# Unknown language: ڻےۓێسڈذل



## simfoniaco

May somebody translate this for me? / Podría alguien traducir esto para mi?

ڻےۓێسڈذل

I don't know Arabic (Although i think it's a very interesting language xD)... Thanks


----------



## clevermizo

That is not Arabic but it may be Urdu.


----------



## linguist786

This isn't Urdu. To be honest, it looks like gibberish to me because ۓ cannot exist in the middle of a word (a bit like how ى (alif maqsuura) cannot exist in the middle of a word). There is also a strange looking mark which looks like a letter "v" on top of the يـ. I've never seen this before.

Where did you get this from?


----------



## simfoniaco

Uhm, thanks for bothering, I'm really embarrased... It's a long story involving a Jackass making himself mysterious... Thanks for telling me it doesn't mean anything, that's... kind of relieving...

P.S.: Sorry for my english, of course, it's better than my arabic (lol), but I think it's pretty limited.


----------



## Whodunit

I can tell you the names of the eight letters, which make absolutely no sense, because they are written in a way they'd never appear. It looks like Spanish sNÇäöœig to an Arabic or Urdu/Farsi speaker. 

ڻ - rnuun - no idea about the pronunciation; looks like a transliteration of Hindi र्न (rn combination)
ے - "yeh barree" (AR: yaa2 barrii) - only used at the end of a word in Urdu/Farsi; its sound is close to English "uh", I guess
ۓ - same as above, but with a hamza (glottal stop); an attempt at a pronunciation: [ʔah]
ێ - I have absolutely no idea what that should be. I found ۆ (waw with V) as a representation for "oe" (German ö? Thai oe?), but nothing for ێ. 
س - siin - Arabic letter with the sound [s]
ڈ - ddaal - interesting combination, but I'm not sure about the correct translation ... maybe like the Hindi ध to distinguish it from द?
ذ - dhaal - Arabic equivalent of the English soft _th_ in _the_
ل - laam - Arabic [l] sound.

If you ask me, that is just gibberish.


----------



## Ellis

It may be Sindhi or some other minority Indoaryan language.


----------



## Qcumber

This is written in an alphabet derived from the Arabic alphabet, but the text is definitely not Arabic.
Each of the letters exists. You'll find this alphabet used completely or partially by Muslims from India to South-East Asia. The values of the signs vary from language to language. For instance the small emphatic Taa2 placed above a consonant represents the schwa among the Magindanaons and the Maranaos (Southern Philippines).


----------



## linguist786

Whodunit said:


> ے - "yeh barree" (AR: yaa2 barrii) - only used at the end of a word in Urdu/Farsi; its sound is *close to English "uh",* I guess


Its sound is actually like "-ay" (like in English "day"), not "uh"


> ۓ - same as above, but with a hamza (glottal stop); an attempt at a pronunciation: [ʔah]


Again, the correct pronunciation is: 2ay (same as above but with glottal stop).
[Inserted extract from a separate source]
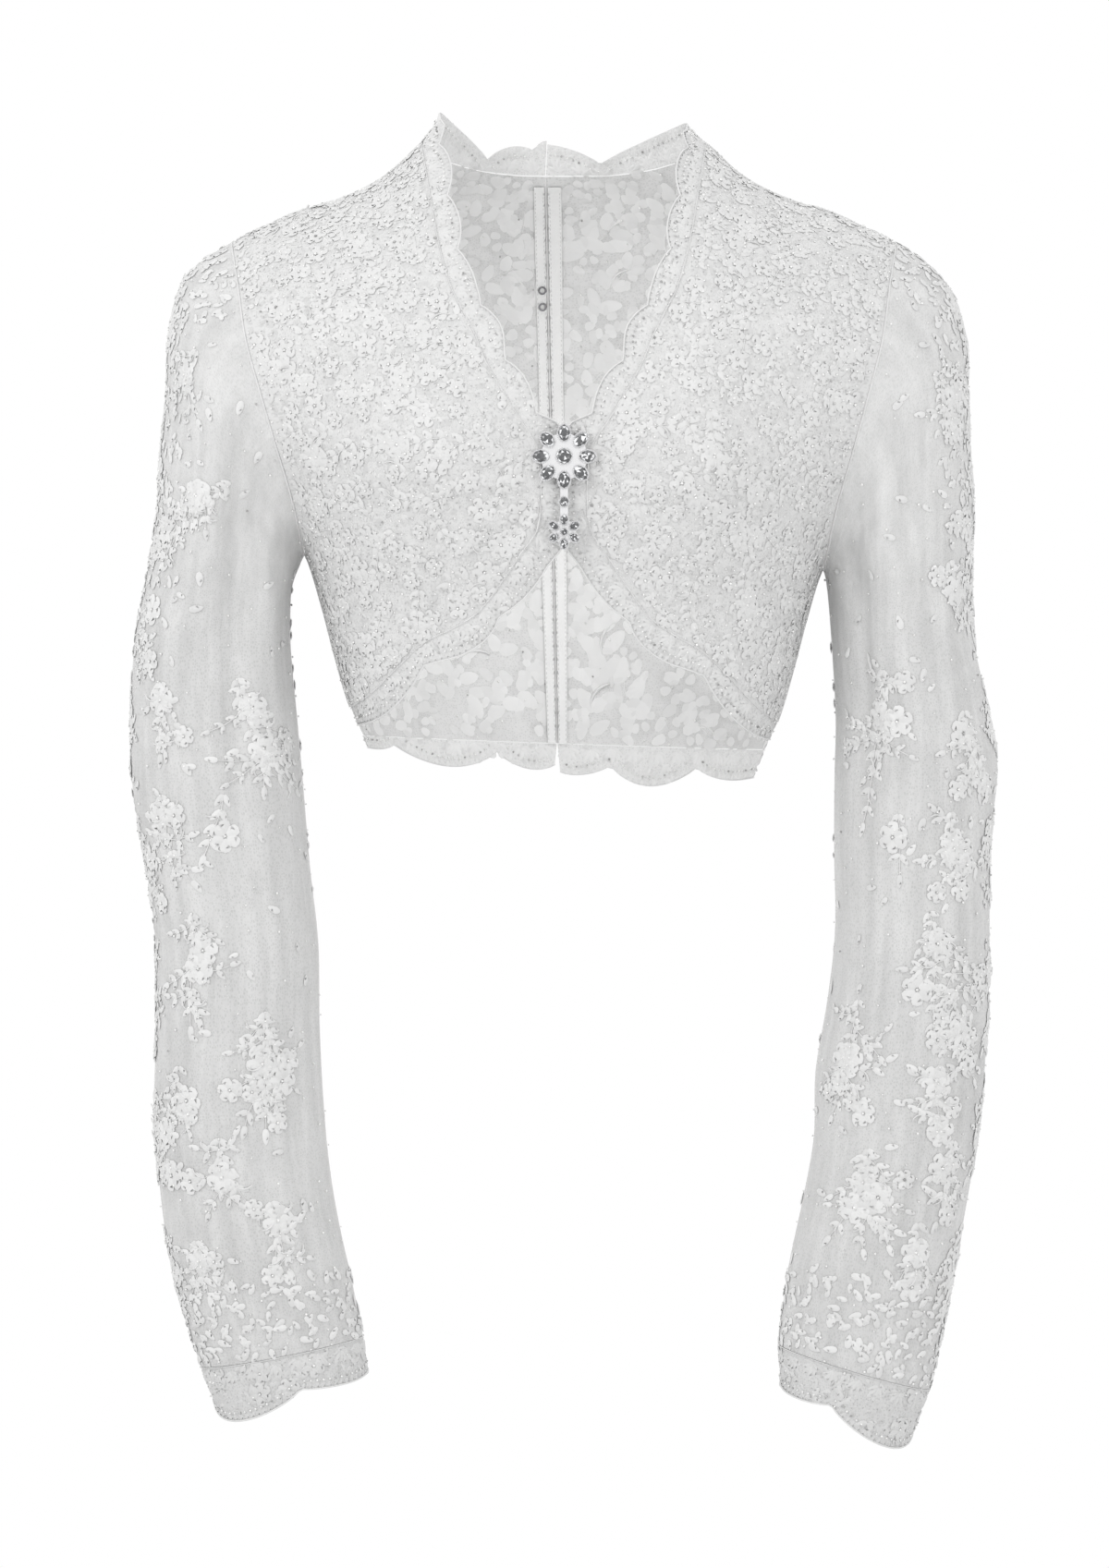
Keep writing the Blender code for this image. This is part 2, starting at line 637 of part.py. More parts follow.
def sleeve_grid(name):
    """Rings of the sleeve from the armhole to the cuff seam."""
    side = SIDES[name]
    angles = np.linspace(0.0, 2 * pi, 2 * ARMHOLE_ROWS, endpoint=False)
    loop = armhole_loop(side)
    first = sleeve_section(name, 0, angles)
    last_row = len(SLEEVES[name]) - 2
    rings = []
    for place in np.linspace(0.0, last_row, SLEEVE_RINGS + 1):
        ring = sleeve_section(name, place, angles)
        fade = max(0.0, 1.0 - place / LAST_CAP_ROW) ** 2
        ring = ring + fade * (loop - first)
        rings.append(ring)
    grid = np.stack(rings)
    grid[..., 0] += side * SLEEVE_SEAM
    found = tube_directions(grid)
    shares = np.linspace(0.0, 1.0, SLEEVE_RINGS + 1)
    heights = np.stack([fold_height(name, share, angles) for share in shares])
    return grid + heights[..., None] * found


def tube_directions(grid):
    middle = grid.mean(axis=1, keepdims=True)
    return normals(grid, grid - middle, wrap=True)


def add_sleeve(name, material):
    """A sleeve in two lengths that meet at the elbow, which keeps its hollow open in collision."""
    outer = sleeve_grid(name)
    inner = outer - CLOTH * tube_directions(outer)
    upper = slice(0, ELBOW_RING + 1)
    add_wall(f"sleeve_upper_{name}", outer[upper], inner[upper], material, wrap=True)
    gap = SEAM * unit(outer[ELBOW_RING + 1] - outer[ELBOW_RING])
    outer[ELBOW_RING] += gap
    inner[ELBOW_RING] += gap
    add_wall(f"sleeve_lower_{name}", outer[ELBOW_RING:], inner[ELBOW_RING:], material, wrap=True)


def add_cuff(name, material):
    ring = sleeve_grid(name)[-1]
    seam = between(np.concatenate([ring, ring[:1]]), 2)[:-1]
    angles = np.linspace(0.0, 2 * pi, len(seam), endpoint=False)
    edge = sleeve_section(name, len(SLEEVES[name]) - 1, angles)
    edge[:, 0] += SIDES[name] * SLEEVE_SEAM
    down = unit(edge.mean(axis=0) - seam.mean(axis=0))
    lobes = scallop(CUFF_SCALLOPS * angles / (2 * pi) + 0.3)
    edge = edge + CUFF_SCALLOP_DEPTH * lobes[:, None] * down
    grid = np.stack([seam + SEAM * unit(edge - seam), edge])
    found = tube_directions(grid)
    return add_wall(f"cuff_{name}", grid, grid - BORDER * found, material, wrap=True)


Stone = namedtuple("Stone", "name x z length width turn")


def stone_places():
    """Each stone's place from the middle of the brooch, half its length and width, and its turn."""
    places = [
        Stone("heart", 0.0, 0.0, HEART_STONE, HEART_STONE, 0.0),
        Stone("link", 0.0, LINK_Z, LINK_STONE, LINK_STONE, 0.0),
        Stone("drop_heart", 0.0, DROP_Z, DROP_HEART, DROP_HEART, 0.0),
    ]
    rings = [
        ("petal", 0.0, PETAL_RING, PETAL_COUNT, PETAL_STONE),
        ("drop", DROP_Z, DROP_RING, DROP_COUNT, DROP_STONE),
    ]
    for name, middle, ring, count, length in rings:
        for number in range(count):
            turn = pi / 2 + 2 * pi * number / count
            x = ring * cos(turn)
            z = middle + ring * sin(turn)
            places.append(Stone(f"{name}_{number + 1}", x, z, length, length * OVAL, turn))
    return places


def brooch_back():
    """How far forward the back of the brooch lies, clear of the borders behind it."""
    half = PETAL_RING + PETAL_STONE
    x = np.linspace(-half, half, 25)[None, :]
    z = np.linspace(BROOCH_Z + DROP_Z - DROP_RING - DROP_STONE, BROOCH_Z + half, 41)[:, None]
    x, z = np.broadcast_arrays(x, z)
    surface = torso(turn_at(np.abs(x), z), z, 1, FRONT)
    return float(surface[..., 1].min()) - BROOCH_CLEAR


def disc(name, stone, depth, sides, start):
    """An oval plate that faces -Y. start is how far its back lies in front of the brooch's back."""
    bpy.ops.mesh.primitive_cylinder_add(
        vertices=sides,
        radius=1.0,
        depth=depth,
        location=(stone.x, brooch_back() - start - depth / 2, BROOCH_Z + stone.z),
        rotation=(pi / 2, -stone.turn, 0.0),
    )
    made = bpy.context.object
    made.scale = (stone.length, stone.width, 1.0)
    made.name = name
    return made


def join_to(target, piece):
    """Adds a piece to the target by a union and removes it."""
    joint = target.modifiers.new("join", "BOOLEAN")
    joint.operation = "UNION"
    joint.object = piece
    bpy.context.view_layer.objects.active = target
    bpy.ops.object.modifier_apply(modifier=joint.name)
    bpy.data.objects.remove(piece, do_unlink=True)


def move_to_parts(made, material):
    for home in list(made.users_collection):
        home.objects.unlink(made)
    parts.objects.link(made)
    made.data.materials.clear()
    made.data.materials.append(material)


def add_brooch(metal, glass):
    """The cast setting with a cup for each stone, and the stones."""
    face = Stone("face", 0.0, 0.0, PETAL_RING, PETAL_RING, 0.0)
    drop = Stone("drop", 0.0, DROP_Z, DROP_RING, DROP_RING, 0.0)
    setting = disc("brooch_setting", face, PLATE, 2 * CUP_SIDES, 0.0)
    join_to(setting, disc("drop_plate", drop, PLATE, 2 * CUP_SIDES, 0.0))
    bpy.ops.mesh.primitive_cube_add(size=1.0)
    link = bpy.context.object
    top = -PETAL_RING + LINK_WIDTH / 2
    bottom = DROP_Z + DROP_RING - LINK_WIDTH / 2
    link.scale = (LINK_WIDTH, PLATE * 0.9, top - bottom)
    link.location = (0.0, brooch_back() - PLATE * 0.5, BROOCH_Z + (top + bottom) / 2)
    join_to(setting, link)
    for stone in stone_places():
        cup = stone._replace(length=stone.length + CUP_WALL, width=stone.width + CUP_WALL)
        join_to(setting, disc("cup", cup, CUP, CUP_SIDES, CUP_SINK))
    move_to_parts(setting, metal)
    for stone in stone_places():
        cut = bmesh.new()
        bmesh.ops.create_cone(
            cut, cap_ends=True, segments=STONE_SIDES, radius1=1.0, radius2=STONE_TABLE, depth=STONE_RISE
        )
        made = add_object(f"stone_{stone.name}", cut, glass)
        made.scale = (stone.length, stone.width, 1.0)
        made.rotation_euler = (pi / 2, -stone.turn, 0.0)
        front = brooch_back() - CUP_SINK - CUP - BROOCH_CLEAR
        made.location = (stone.x, front - STONE_RISE / 2, BROOCH_Z + stone.z)


def add_hooks(metal):
    """Two wire eyes sewn inside the right placket at the centre back."""
    for name, z in HOOK_HEIGHTS.items():
        x = -centre_back_x(z, -1)
        surface = torso(turn_at(abs(x), z), z, -1, BACK)
        clear = CLOTH + SEAM + PLACKET + SEAM + HOOK_WIRE
        bpy.ops.mesh.primitive_torus_add(
            major_radius=HOOK_RING,
            minor_radius=HOOK_WIRE,
            major_segments=14,
            minor_segments=6,
            location=(x - HOOK_RING - HOOK_WIRE * 2, float(surface[1]) - clear - HOOK_GAP, z),
            rotation=(pi / 2, 0.0, 0.0),
        )
        made = bpy.context.object
        made.name = f"hook_{name}"
        move_to_parts(made, metal)


clear_scene()
parts = bpy.data.collections.new("bolero_jacket")
bpy.context.scene.collection.children.link(parts)
body_lace = make_material("body_lace", (0.84, 0.84, 0.83), 0.75)
sleeve_net = make_material("sleeve_net", (0.74, 0.74, 0.74), 0.85)
border_lace = make_material("border_lace", (0.88, 0.88, 0.87), 0.70)
placket_cloth = make_material("placket_cloth", (0.86, 0.86, 0.86), 0.80)
silver = make_material("silver", (0.72, 0.72, 0.74), 0.25, metallic=1.0)
cut_glass = make_material("cut_glass", (0.90, 0.92, 0.94), 0.05)

for side_name, side_sign in SIDES.items():
    add_panel(f"front_{side_name}", front_grid(side_sign), FRONT, side_sign, body_lace)
    add_panel(f"back_{side_name}", back_grid(side_sign), BACK, side_sign, body_lace)
    add_placket(f"placket_{side_name}", back_grid(side_sign), side_sign, placket_cloth)
    add_front_edging(f"front_edging_{side_name}", side_sign, border_lace)
    add_hem(f"hem_border_{side_name}", side_sign, border_lace)
    add_band(f"neck_band_{side_name}", side_sign, border_lace)
    add_sleeve(side_name, sleeve_net)
    add_cuff(side_name, border_lace)
add_brooch(silver, cut_glass)
add_hooks(silver)
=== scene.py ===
from math import cos, pi, radians, sin

import bmesh
import bpy
import numpy as np
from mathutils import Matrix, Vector


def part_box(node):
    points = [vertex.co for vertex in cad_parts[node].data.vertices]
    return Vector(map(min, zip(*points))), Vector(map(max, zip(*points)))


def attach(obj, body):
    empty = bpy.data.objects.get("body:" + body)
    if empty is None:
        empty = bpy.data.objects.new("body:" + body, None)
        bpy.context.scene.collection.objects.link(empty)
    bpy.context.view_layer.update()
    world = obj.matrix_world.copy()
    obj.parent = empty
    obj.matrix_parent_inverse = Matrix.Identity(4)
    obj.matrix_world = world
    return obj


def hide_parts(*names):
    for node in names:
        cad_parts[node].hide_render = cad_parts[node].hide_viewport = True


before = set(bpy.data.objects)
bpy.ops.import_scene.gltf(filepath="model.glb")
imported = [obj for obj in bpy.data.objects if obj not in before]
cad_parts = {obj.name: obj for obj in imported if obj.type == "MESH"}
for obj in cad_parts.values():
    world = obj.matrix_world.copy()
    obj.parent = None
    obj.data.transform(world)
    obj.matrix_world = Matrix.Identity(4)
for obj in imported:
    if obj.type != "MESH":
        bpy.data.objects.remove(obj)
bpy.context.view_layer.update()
print("frame loaded,", len(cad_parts), "nodes")

front, back = -1, 1
sides = {"right": -1, "left": 1}  # the wearer's sides, the wearer's left is +X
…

Note that in Urdu, hardly any attention is paid to the glottal stop anyway! 


> ێ - I have absolutely no idea what that should be. I found ۆ (waw with V) as a representation for "oe" (German ö? Thai oe?), but nothing for ێ.


I also have no idea about the "v" mark. I have never seen it.


> ڈ - ddaal - interesting combination, but I'm not sure about the correct *translation** ... maybe like the Hindi ध to distinguish it from द?


***transliteration/pronunciation
This is used in Urdu. There is no difference in sound between د and ڈ. They are both the same (in sound) as the Hindi द


----------



## IxOhOxI

It is Arabic.
I don't know the meaning, but the way to write/type it is so weird and confusing *-*


----------



## avok

simfoniaco said:


> Uhm, thanks for bothering, I'm really embarrased... It's a long story involving a Jackass making himself mysterious... Thanks for telling me it doesn't mean anything, that's... kind of relieving...
> 
> P.S.: Sorry for my english, of course, it's better than my arabic (lol), but I think it's pretty limited.


 
I guess simfoniaco already made himself clear  it is gibberish


----------



## cherine

IxOhOxI said:


> It is Arabic.


I'd like to know on which basis you give such a sure confirmation. All those who know Arabic, said that this is not, and you're the only one who said that it is.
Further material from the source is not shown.